26 mars 2008

Carcassonne avait cinq filles…

Posté par Paul dans la catégorie : Carnets de voyage; vieilles pierres .

chateau-puylaurens.jpg Termes, Peyrepertuse, Aguilar, Quéribus et Puylaurens… Ces cinq noms ne vous disent peut-être pas grand chose, mais si je vous précise qu’il s’agit de cinq châteaux « cathares » situés dans le sud du massif des Corbières, vous me suivrez sans doute plus facilement… En 1248, le roi Saint Louis signe avec le roi d’Aragon le traité de Corbeil qui fixe (pour plusieurs siècles) la frontière entre les deux royaumes. Pour assurer la défense de cette région frontalière, le roi de France fait rénover ou construire un certain nombre de forteresses qui vont constituer la « ligne Maginot » de l’époque, face à l’Espagne. Le support de cette ligne de défense avancée est la citadelle de Carcassonne, d’où la « filiation » établie par certains historiens. Plusieurs de ces constructions ont totalement disparu ou sont très abîmées. Les cinq châteaux énumérés ci-dessus sont les plus beaux vestiges de l’époque et méritent indiscutablement un détour lorsque vous aurez l’occasion de séjourner dans cette région.

chateau-puylaurens2.jpg Je vous ai déjà parlé dans ces chroniques d’un certain nombre de châteaux forts dont je suis tombé « amoureux ». En évoquant les châteaux cathares, je ne peux m’empêcher de vous parler plus longuement du site de Puylaurens pour lequel j’éprouve un attachement tout particulier. A deux reprises, j’ai utilisé le terme « cathare » entre guillemets, car tous ces châteaux sont souvent rattachés à cette épopée par les guides touristiques plus que par les historiens. Les tours et les murailles que l’on peut visiter actuellement sont, pour la plupart, d’une construction postérieure à l’hérésie et à la croisade de Simon de Monfort. Comme je l’ai dit plus haut, c’est principalement Saint Louis qui a fait remettre ces bâtisses en état. Les cathares n’ont jamais bâti de forteresses. L’épopée cathare est principalement un mouvement religieux dirigé contre l’église romaine, une révolte bénéficiant d’un large appui dans la population rurale du sud de la France. Il n’y a jamais eu de « chevaliers » cathares ailleurs que dans les chansons de Cabrel ou au bord des autoroutes modernes ! Les « Parfaits » (religieux) cathares ne constituaient pas un ordre militaire : il ne faut pas confondre avec les Templiers ! Tout au plus peut-on dire que certains de ces châteaux ont joué un rôle de refuge pour les Parfaits persécutés. Quéribus a été l’une des dernières forteresses à résister aux croisés catholiques venus du Nord et, à ce titre, elle est, sans doute, la plus « hérétique » des cinq filles.

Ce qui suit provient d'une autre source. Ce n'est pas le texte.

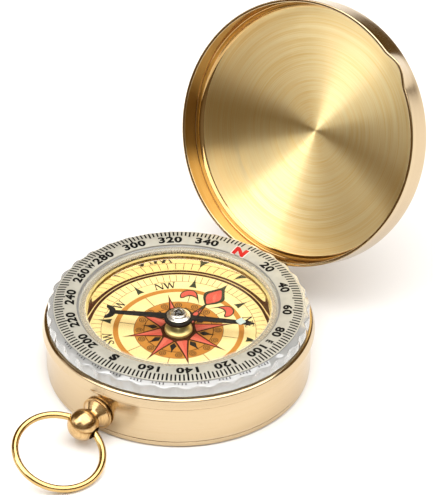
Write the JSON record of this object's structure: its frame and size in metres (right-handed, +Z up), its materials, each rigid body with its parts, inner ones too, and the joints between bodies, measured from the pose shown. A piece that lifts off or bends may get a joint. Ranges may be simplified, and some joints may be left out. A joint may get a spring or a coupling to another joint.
{
  "type": "survival compass",
  "caption": "Round brass pocket compass with a hinged domed lid, turning scalloped degree bezel, pivoted needle under a domed crystal, and a swinging carrying ring on a ball crown.",
  "frame": {"origin": "centre of the flat underside of the case", "axes": "+Z up through the dial, +Y towards the lid's hinge, -Y towards the crown and carrying ring"},
  "size_m": [0.05, 0.0969, 0.0545],
  "materials": {
    "case_brass": "polished light brass",
    "polished_brass": "mirror polished brass",
    "brushed_brass": "circularly brushed inside, polished outside",
    "moulded_plastic": "matt, off-white",
    "dial_paper": "cream lacquered print with orange and red compass rose",
    "seal_rubber": "matt dark grey",
    "crystal_glass": "clear, polished, domed",
    "spring_steel": "blank spring steel",
    "pin_steel": "ground steel",
    "clear_plastic": "clear moulded plastic with scalloped grip",
    "scale_print": "silver-grey lacquer with black degree scale",
    "black_enamel": "semi-gloss black",
    "lume_paint": "pale green-white luminous paint",
    "needle_silver": "bright turned nickel",
    "jewel_glass": "clear bead"
  },
  "bodies": {
    "case": {"case_shell": "case_brass", "base_plate": "case_brass", "capsule_housing": "case_brass", "spacer_ring": "moulded_plastic", "dial_plate": "dial_paper", "reflector_ring": "polished_brass", "crystal_gasket": "seal_rubber", "crystal": "crystal_glass", "retaining_ring": "polished_brass", "wave_spring": "spring_steel", "pivot_boss": "polished_brass", "pivot_pin": "pin_steel", "case_hinge_leaf": "case_brass", "hinge_pin": "pin_steel", "crown": "polished_brass", "crown_nut": "case_brass"},
    "lid": {"lid_shell": "brushed_brass", "lid_hinge_leaf": "case_brass"},
    "bezel": {"bezel_ring": "clear_plastic", "bezel_scale": "scale_print"},
    "needle": {"needle_blade": "black_enamel", "needle_lume": "lume_paint", "needle_cap": "needle_silver", "needle_jewel": "jewel_glass"},
    "bow": {"bow_ring": "polished_brass"}
  },
  "joints": [
    {"name": "lid_hinge", "type": "hinge", "parent": "case", "child": "lid", "pos_m": [0, 0.0249, 0.0098], "axis": [1, 0, 0], "range_deg": [0, 114.7]},
    {"name": "bezel_turn", "type": "hinge", "parent": "case", "child": "bezel", "pos_m": [0, 0, 0.0125], "axis": [0, 0, 1], "continuous": true},
    {"name": "needle_swing", "type": "hinge", "parent": "case", "child": "needle", "pos_m": [0, 0, 0.0104], "axis": [0, 0, 1], "continuous": true},
    {"name": "bow_swing", "type": "hinge", "parent": "case", "child": "bow", "pos_m": [0, -0.02875, 0.0045], "axis": [-0.9466, 0, 0.3223], "range_deg": [-118, 108]}
  ]
}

chateau-puylaurens3.jpg Puylaurens est l’un des mieux conservés de tous les châteaux forts « de montagne », dans notre pays. Sa silhouette se dresse au sommet d’un piton rocheux : des falaises abruptes en protègent l’accès du côté de la vallée. On l’aperçoit sans difficulté lorsque l’on suit la route de Perpignan à Foix, entre St Paul de Fenouillet et Quillan. L’approche touristique en est en fait plus simple qu’il n’y paraît, en le contournant par l’arrière. Un chemin serpente sur le flanc sud de la montagne, au milieu des bois et des buis. Le trajet final est plus raide et l’approche de l’entrée du château se fait en zigzaguant à l’intérieur d’une faille rocheuse. Les assaillants devaient suivre le même chemin, il y a sept ou huit cents ans, mais dans des conditions beaucoup moins romantiques. L’essentiel de la défense de la forteresse est concentré sur cet accès : avant d’arriver à la grande porte, neuf murailles placées en chicane, freinent la progression de l’attaquant. Une fois cet obstacle franchi et la porte forcée, on débouche dans une première petite cour intérieure qui est une redoutable souricière : le mur qui délimite cette cour comporte une douzaine de meurtrières dont les axes sont dirigés droit sur l’entrée…

chateau-puylaurens4.jpg Mieux vaut être un paisible touriste des temps modernes pour visiter cet endroit qu’un soldat espagnol ayant des velléités de conquête ! Et pourtant, une fois tous ces obstacles franchis, on débouche dans la basse-cour du château et l’on a l’impression de se retrouver dans un havre de paix. Les courtines (muraille d’enceinte principale) protègent des sautes d’humeur du vent, et l’ombre des tours, de l’agressivité du soleil. Elles ont conservé la plupart de leurs créneaux et ne se dressent pas très haut (vu de l’intérieur) ce qui leur enlève le caractère oppressant qu’ont parfois les hautes murailles de certaines constructions de plaine. Une poterne permet de donner un coup d’œil extérieur à ces mêmes courtines et là, le point de vue est tout à fait différent et terriblement impressionnant : côté Nord, les murailles ont été construites en prolongement de la falaise et l’on comprend très vite pourquoi il n’y avait guère besoin, de ce côté-là, d’un système de défense très élaboré.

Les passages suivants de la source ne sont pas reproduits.